What I realized going to seminary is that evangelicals share the concern with relevance with their sworn enemies: the liberals. They both agree that the Gospel has to be translated into a new key in order to be relevant to the world. They only differ on the amount of 'translation' they are comfortable with.

The problem is that neither camp has done relevance well. When you step back from both the evangelical and liberal attempts to contextualize the Gospel and really look at them, you can see how severely dated they always already are. We in the churches are always find ourselves about 15-30 years behind the curve. That curve is being established in the classrooms of Ivy League universities and the halls of power, not in the Christian popular press.

The crux of the issue is that 'context' and 'culture' are moving targets. By the time that we can publish the book on being relevant to the culture, it has already moved on. As soon as we think we've become relevant, we find ourselves irrelevant again because that to which we calibrated ourselves has already changed.

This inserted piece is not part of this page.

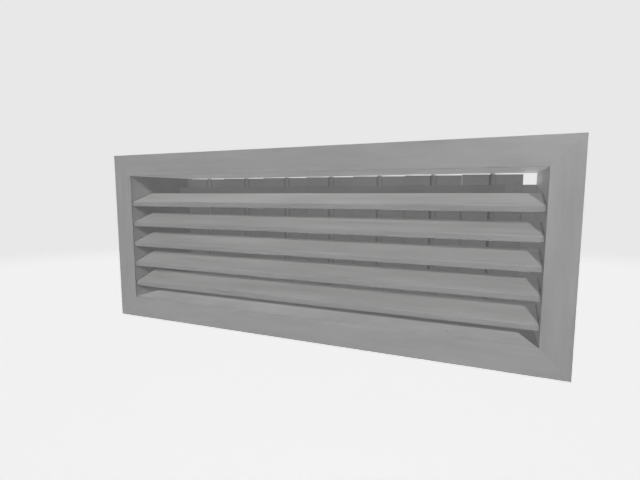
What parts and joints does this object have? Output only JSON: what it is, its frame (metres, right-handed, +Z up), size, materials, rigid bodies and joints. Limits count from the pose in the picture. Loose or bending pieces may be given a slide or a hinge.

So what are we left with? An adventure: the adventure of the post-relevant church. We have to stop allowing our churches to act like self-obsessed teenagers; instead, we need to embrace the fact that context just happens. It happens every moment of every day, and it is only in the faithful response to the context in which we actually find ourselves (not in the context imagined for us by the think-tank in Michigan) that the real adventure happens.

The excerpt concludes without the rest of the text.